The possibility of inducing seismic activity would be extremely low, too. Recent research shows that adding large volumes of fluid into certain geologic formations—sometimes done to dispose of wastewater—might raise the risk of earthquakes. Yet the brine process is a closed loop; all the brine that gets injected is first extracted from the same formation. In this way, the original, average pressure in the formation is maintained.
Building such a system could be expensive, of course, and could raise electricity costs to consumers. But so would any serious effort that is big enough to make a meaningful difference in CO2 emissions—whether it is building thousands of solar and wind farms or another 200 nuclear reactors to replace coal-fired power plants. [For more on costs, see More to Explore, below.]
Given our many calculations, the brine-sequestration system seems to work on paper. Yet test plants will be vital in determining whether our system would be practical in the field. Researchers at Sandia National Laboratories, Lawrence Livermore National Laboratory and the University of Edinburgh in Scotland are designing ways to efficiently inject CO2 into brine and extract energy. And two companies, which wish to remain nameless, are considering whether to build pilot plants along the Gulf Coast.
Gaining experience now would be prudent because if the world has any hope of limiting temperature rise caused by global warming, CO2 emissions have to be reduced imminently.
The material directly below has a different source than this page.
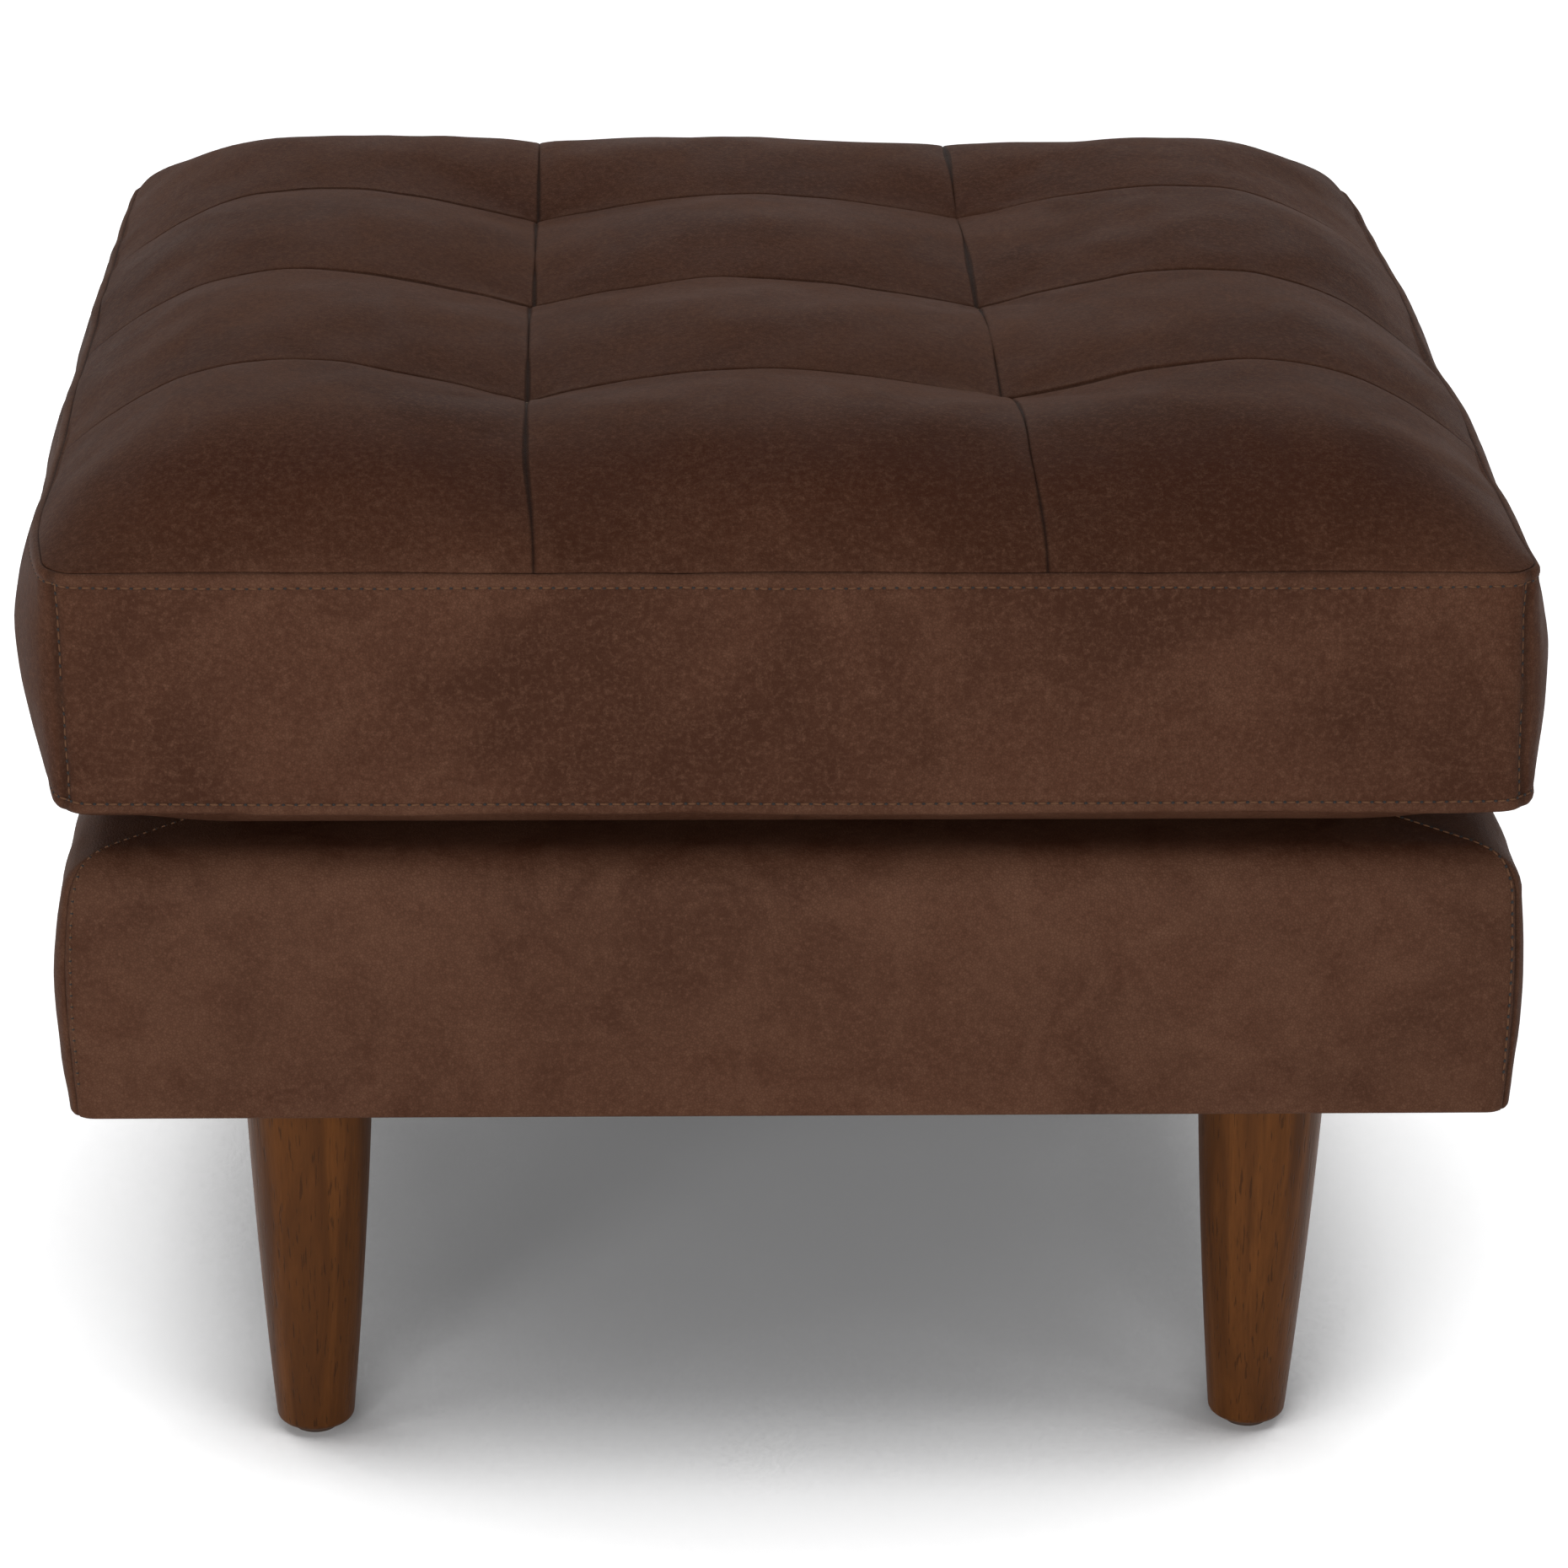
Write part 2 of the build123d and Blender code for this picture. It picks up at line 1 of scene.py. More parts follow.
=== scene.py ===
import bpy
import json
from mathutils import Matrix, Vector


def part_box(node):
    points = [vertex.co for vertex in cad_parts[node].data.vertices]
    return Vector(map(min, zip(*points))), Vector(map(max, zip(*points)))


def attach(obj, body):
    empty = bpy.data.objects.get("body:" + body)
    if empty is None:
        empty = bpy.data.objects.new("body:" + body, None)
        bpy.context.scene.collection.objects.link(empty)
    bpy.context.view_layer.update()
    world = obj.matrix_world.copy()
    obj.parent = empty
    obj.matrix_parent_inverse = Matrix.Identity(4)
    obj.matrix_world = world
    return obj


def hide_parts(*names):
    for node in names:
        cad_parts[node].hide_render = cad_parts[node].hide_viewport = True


bl_info = {
    "name": "Tufted Ottoman",
    "version": (1, 0, 0),
    "blender": (4, 5, 0),
    "location": "View3D > Sidebar > Ottoman",
    "description": "Dresses the packed ottoman frame in leather, thread, cloth and wood",
    "category": "Object",
}

import json
import math
from functools import partial

import bpy
import numpy as np
from bpy.props import FloatProperty, FloatVectorProperty, PointerProperty
from mathutils import Vector

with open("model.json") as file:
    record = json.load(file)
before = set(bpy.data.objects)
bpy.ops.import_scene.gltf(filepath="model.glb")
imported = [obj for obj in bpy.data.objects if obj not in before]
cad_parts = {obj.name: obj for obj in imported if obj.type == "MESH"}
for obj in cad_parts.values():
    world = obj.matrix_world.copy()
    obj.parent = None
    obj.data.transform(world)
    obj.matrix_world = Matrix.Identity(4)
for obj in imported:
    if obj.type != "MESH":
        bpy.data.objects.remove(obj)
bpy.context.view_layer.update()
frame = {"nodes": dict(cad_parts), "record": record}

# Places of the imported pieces, in metres
FIRST_ROW_LOW, FIRST_ROW_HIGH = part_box("top_panels_row1")
ROW_LINES = [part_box(f"top_panels_row{row}")[0].y for row in (1, 2, 3, 4)]
ROW_LINES.append(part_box("top_panels_row4")[1].y)
UNDER_LOW, UNDER_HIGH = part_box("underside_left")
FRONT_COVER_LOW, FRONT_COVER_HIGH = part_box("base_cover_front")
SIDE_COVER_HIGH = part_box("base_cover_right")[1]
RAIL_LOW, RAIL_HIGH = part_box("rail_front")
CHAIN_LOW, CHAIN_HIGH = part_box("zip_chain")
TAPES_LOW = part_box("zip_tapes")[0]
LEATHER = 0.0014
HALF_WIDTH = FIRST_ROW_HIGH.x
HALF_DEPTH = -ROW_LINES[0]
SEAM_TOP = FIRST_ROW_LOW.z + LEATHER
SEAM_LOW = UNDER_HIGH.z
BOXING_HEIGHT = SEAM_TOP - SEAM_LOW
UNDERSIDE = UNDER_LOW.z
HEM = FRONT_COVER_LOW.z
BASE_TOP = FRONT_COVER_HIGH.z
ZIP_MIDDLE = (CHAIN_LOW.z + CHAIN_HIGH.z) / 2
CORNERS = [(side_x, side_y) for side_x in (-1, 1) for side_y in (-1, 1)]


def length(name, value, description):
    """A size in metres that a user may change."""
    return FloatProperty(name=name, description=description, default=value, unit="LENGTH", precision=4)


def level(name, value, description):
    """A plain number that a user may change."""
    return FloatProperty(name=name, description=description, default=value)


def colour(name, value, description):
    """A colour that a user may change."""
    return FloatVectorProperty(
        name=name, description=description, default=value, subtype="COLOR", min=0, max=1, size=3
    )


class CushionSizes(bpy.types.PropertyGroup):
    """Shape of the tufted seat cushion."""

    tuft_rise: length("Tuft height", 0.026, "Height of the pulled points over the edge seam")
    ridge_rise: length("Row seam height", 0.0378, "Height of a row seam in the middle of a panel")
    outer_ridge_rise: length("Outer row seam height", 0.0412, "The same in the two outer columns")
    channel_rise: length("Depth seam height", 0.032, "Height of a depth seam between two tufts")
    end_channel_rise: length("End seam height", 0.038, "The same in the first and the last row")
    pillow_rise: length("Pillow height", 0.0452, "Height of a panel's crest")
    shoulder: length("Shoulder", 0.086, "Width of the rounded shoulder inside the edge seam")
    column_seam: length("Depth seam place", 0.102, "Distance of the depth seams from the middle")
    pinch: length("Pinch", 0.0018, "How sharply the leather falls into a depth seam")
    row_pinch: length("Row pinch", 0.0012, "How sharply the leather falls into a row seam")
    groove: length("Seam groove", 0.0009, "Depth of the narrow groove along a seam")
    corner: length("Corner radius", 0.013, "Radius of the seam's corners seen from above")
    side_bulge: length("Side bulge", 0.0185, "How far the side boxing stands out")
    seam_bow: length("Seam bow", 0.003, "How far the top's side seams bow out")
    lean: length("Lean", 0.0065, "How far the top is pushed to the left over the underside")
    back_drop: length("Back drop", 0.002, "How much lower the crests of the back row are")
    front_bulge: length("Front bulge", 0.006, "How far the front and back boxing stand out")
    lip: length("Lip", 0.0021, "How far the rolled lip along a seam stands out")
    stitch_drop: length("Stitch line", 0.0056, "From a boxing seam to its line of stitches")
    zip_half: length("Zip opening", 0.005, "Half the height of the opening over the zip")
    unevenness: length("Unevenness", 0.0009, "Height of the soft waves of the leather")
    simulated_reach: length("Simulated reach", 0.006, "How far the simulation may move the top")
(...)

The U.S. Gulf Coast is the ideal location to build the brine-sequestration system. The emissions problem is global, however. We do not know where else the process could be applied, but the essential element is brine containing dissolved methane, which can be expected wherever hydrocarbons are found. China and Russia, which have growing CO2 emissions rates and large basins with oil and gas, could be good places to look first.